Inaptitude faisant suite à un manquement de l’employeur
Dans la continuité de cette jurisprudence, la Haute juridiction vient de juger que le licenciement pour inaptitude, d’un salarié en accident du travail, était sans cause réelle et sérieuse lorsqu’il est démontré que cette inaptitude était consécutive à un manquement de l’employeur, qui l’a provoquée, à son obligation de sécurité (Cass. Soc. 3 mai 2018 n° 17-10306 et 16-26850).
Si la solution n’est pas nouvelle (Cass. Soc. 26 sept. 2012, n° 11-14742), elle est réaffirmée ici avec force.
L’inaptitude, rappelons-le, procède du constat, établi par le médecin du travail, que le salarié n’est pas en capacité de reprendre l’emploi qu’il occupait précédemment, pour des raisons tenant à son état de santé.
L’inaptitude est soit d’origine professionnelle (accident du travail, maladie professionnelle), soit d’origine non professionnelle.
L’affaire concernait une salariée ayant été victime d’un accident du travail et déclarée inapte à son poste par le médecin du travail au terme d’un examen unique dans lequel il avait mentionné l’existence d’un danger immédiat, comme le Code du travail le lui permet.
Elle avait été licenciée pour inaptitude, après que l’employeur ait été dans l’impossibilité de la reclasser.
Une distinction entre les juridictions compétentes
Ce litige pouvait relever de deux juridictions distinctes, le Tribunal des Affaires de Sécurité Sociale, appréciant l’existence, ou non, d’une faute inexcusable de l’employeur, et le Conseil de Prud’hommes, se prononçant sur la rupture du contrat de travail.
La Chambre sociale de la Cour de cassation, dans un arrêt à valeur de principe, délimite en premier lieu la compétence de chacune de ces juridictions et tranche ainsi un sujet qui faisait débat.
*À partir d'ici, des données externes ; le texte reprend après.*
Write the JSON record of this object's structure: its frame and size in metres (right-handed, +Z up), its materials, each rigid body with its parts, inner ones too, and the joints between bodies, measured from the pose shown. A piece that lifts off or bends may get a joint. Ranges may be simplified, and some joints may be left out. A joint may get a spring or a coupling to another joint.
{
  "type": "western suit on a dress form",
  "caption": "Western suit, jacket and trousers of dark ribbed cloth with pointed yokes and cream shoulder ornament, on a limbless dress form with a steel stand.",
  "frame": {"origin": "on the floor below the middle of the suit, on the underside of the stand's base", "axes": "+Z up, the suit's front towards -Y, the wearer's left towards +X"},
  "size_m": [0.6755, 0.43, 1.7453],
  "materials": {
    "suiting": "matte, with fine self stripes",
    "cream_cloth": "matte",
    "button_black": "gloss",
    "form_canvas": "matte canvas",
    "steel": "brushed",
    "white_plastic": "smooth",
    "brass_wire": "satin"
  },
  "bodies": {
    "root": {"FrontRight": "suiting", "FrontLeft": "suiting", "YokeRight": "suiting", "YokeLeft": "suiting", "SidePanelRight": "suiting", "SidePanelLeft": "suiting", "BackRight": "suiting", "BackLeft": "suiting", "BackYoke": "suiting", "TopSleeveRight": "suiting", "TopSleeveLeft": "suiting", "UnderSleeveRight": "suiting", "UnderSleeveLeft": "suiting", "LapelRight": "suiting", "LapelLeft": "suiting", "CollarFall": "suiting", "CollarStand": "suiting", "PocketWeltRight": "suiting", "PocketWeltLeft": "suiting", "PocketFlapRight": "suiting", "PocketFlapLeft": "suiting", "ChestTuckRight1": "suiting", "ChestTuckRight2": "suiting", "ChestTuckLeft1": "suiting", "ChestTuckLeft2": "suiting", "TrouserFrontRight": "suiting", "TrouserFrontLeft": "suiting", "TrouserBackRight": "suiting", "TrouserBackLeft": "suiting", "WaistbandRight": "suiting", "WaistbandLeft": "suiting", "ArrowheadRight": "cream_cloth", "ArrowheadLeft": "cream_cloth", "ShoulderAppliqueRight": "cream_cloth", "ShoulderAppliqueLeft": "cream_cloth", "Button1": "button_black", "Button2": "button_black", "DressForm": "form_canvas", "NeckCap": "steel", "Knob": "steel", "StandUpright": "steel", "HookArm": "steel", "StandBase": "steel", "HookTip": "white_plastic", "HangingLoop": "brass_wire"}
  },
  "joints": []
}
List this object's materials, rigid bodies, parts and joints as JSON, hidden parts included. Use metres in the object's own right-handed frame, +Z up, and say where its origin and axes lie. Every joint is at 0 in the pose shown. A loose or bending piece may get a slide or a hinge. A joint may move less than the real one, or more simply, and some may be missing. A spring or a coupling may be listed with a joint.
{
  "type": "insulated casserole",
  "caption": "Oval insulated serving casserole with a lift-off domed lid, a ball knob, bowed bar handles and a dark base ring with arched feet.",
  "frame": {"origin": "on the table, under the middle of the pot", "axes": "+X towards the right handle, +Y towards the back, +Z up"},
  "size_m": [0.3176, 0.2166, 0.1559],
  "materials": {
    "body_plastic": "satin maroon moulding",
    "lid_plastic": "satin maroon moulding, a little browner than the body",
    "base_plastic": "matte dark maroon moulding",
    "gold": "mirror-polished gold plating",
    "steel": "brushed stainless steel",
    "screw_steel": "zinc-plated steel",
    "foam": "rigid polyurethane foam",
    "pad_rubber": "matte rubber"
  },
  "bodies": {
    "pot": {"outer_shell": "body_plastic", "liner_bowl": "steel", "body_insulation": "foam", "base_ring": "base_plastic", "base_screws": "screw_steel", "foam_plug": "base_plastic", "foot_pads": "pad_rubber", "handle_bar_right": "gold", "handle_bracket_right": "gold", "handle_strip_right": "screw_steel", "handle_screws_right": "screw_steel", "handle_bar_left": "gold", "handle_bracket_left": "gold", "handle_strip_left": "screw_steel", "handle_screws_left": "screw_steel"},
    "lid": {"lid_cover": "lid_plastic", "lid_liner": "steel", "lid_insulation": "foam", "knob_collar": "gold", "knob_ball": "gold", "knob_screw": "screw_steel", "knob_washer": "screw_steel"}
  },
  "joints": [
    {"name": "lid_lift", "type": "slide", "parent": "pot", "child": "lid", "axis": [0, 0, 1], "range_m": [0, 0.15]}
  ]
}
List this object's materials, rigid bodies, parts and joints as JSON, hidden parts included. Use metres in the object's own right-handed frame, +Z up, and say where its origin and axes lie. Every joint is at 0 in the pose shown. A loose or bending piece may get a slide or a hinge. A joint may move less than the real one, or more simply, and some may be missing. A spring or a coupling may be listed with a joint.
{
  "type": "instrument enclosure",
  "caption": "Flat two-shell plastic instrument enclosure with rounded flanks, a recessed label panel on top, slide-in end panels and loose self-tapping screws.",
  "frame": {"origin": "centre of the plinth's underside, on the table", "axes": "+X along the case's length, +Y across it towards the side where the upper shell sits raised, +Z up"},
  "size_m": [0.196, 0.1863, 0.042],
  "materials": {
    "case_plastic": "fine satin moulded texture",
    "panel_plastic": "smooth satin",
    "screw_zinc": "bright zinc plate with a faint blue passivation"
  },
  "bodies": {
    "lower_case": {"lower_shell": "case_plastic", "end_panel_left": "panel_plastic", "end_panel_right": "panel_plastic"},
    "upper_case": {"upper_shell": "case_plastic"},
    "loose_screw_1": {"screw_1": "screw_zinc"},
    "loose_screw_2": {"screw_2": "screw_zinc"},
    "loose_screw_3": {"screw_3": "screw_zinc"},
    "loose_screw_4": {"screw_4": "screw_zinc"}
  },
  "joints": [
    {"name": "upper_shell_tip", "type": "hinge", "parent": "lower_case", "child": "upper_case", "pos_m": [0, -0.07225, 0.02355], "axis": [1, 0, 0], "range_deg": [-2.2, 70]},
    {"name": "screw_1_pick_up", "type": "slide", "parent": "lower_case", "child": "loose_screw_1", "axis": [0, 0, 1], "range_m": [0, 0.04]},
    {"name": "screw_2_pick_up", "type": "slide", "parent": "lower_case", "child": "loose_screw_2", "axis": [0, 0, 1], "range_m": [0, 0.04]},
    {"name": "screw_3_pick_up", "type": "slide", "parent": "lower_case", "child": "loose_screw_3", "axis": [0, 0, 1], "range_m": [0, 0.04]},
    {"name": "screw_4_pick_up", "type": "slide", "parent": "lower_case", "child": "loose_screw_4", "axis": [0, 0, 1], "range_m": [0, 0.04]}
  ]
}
L’indemnisation des dommages résultant d’un accident du travail, qu’il soit ou non la conséquence d’un manquement de l’employeur à son obligation de sécurité, relève de la compétence exclusive du tribunal des affaires de sécurité sociale.
La salariée peut obtenir une majoration de rente, ou d’indemnité en capital, si elle établit que l’accident du travail est dû à la faute inexcusable de l’employeur ayant violé l’obligation de sécurité (articles L 452-1 et L 452-2 du Code de la sécurité sociale).
Par ailleurs, la juridiction prud’homale est seule compétente pour statuer sur le bien-fondé de la rupture du contrat de travail et pour allouer, le cas échéant, une indemnisation au titre d’un licenciement sans cause réelle et sérieuse.
En l’espèce, la Cour régulatrice considère que le licenciement pour inaptitude de la salariée était dépourvu de cause réelle et sérieuse, dès lors qu’elle avait démontré que l’inaptitude était consécutive à un manquement préalable de l’employeur qui l’avait provoquée.
La salariée peut donc au surplus percevoir une indemnité pour licenciement sans cause réelle et sérieuse.
Quel est le délai pour agir ?
Une salariée est en arrêt de travail à compter du 20 février 2013, puis licenciée pour inaptitude par lettre du 23 décembre 2015.
Elle saisit le Conseil de Prud’hommes de la contestation de son licenciement le 18 mai 2016.
L’employeur lui oppose la prescription de sa saisine, affirmant que l’intéressée avait nécessairement connaissance des manquements à l’obligation de sécurité à la date de son arrêt de travail, le 20 février 2013, et que ceux-ci se prescrivaient par deux ans.
Il soutenait en conséquence que les faits dont se prévalaient la salariée, portant sur l’exécution du contrat de travail, étaient prescrits depuis le 20 février 2015.
A tort, lui répond la Chambre sociale de la Cour de cassation, qui énonce que le point de départ du délai de prescription de l’action en contestation du licenciement pour inaptitude d’un salarié est la date de notification de ce licenciement (Cass.soc. 24 avril 2024 n° 22-19401).
L’action de la salariée, licenciée le 23 décembre 2015, et ayant saisi la juridiction prud’homale le 18 mai 2016, était donc parfaitement recevable.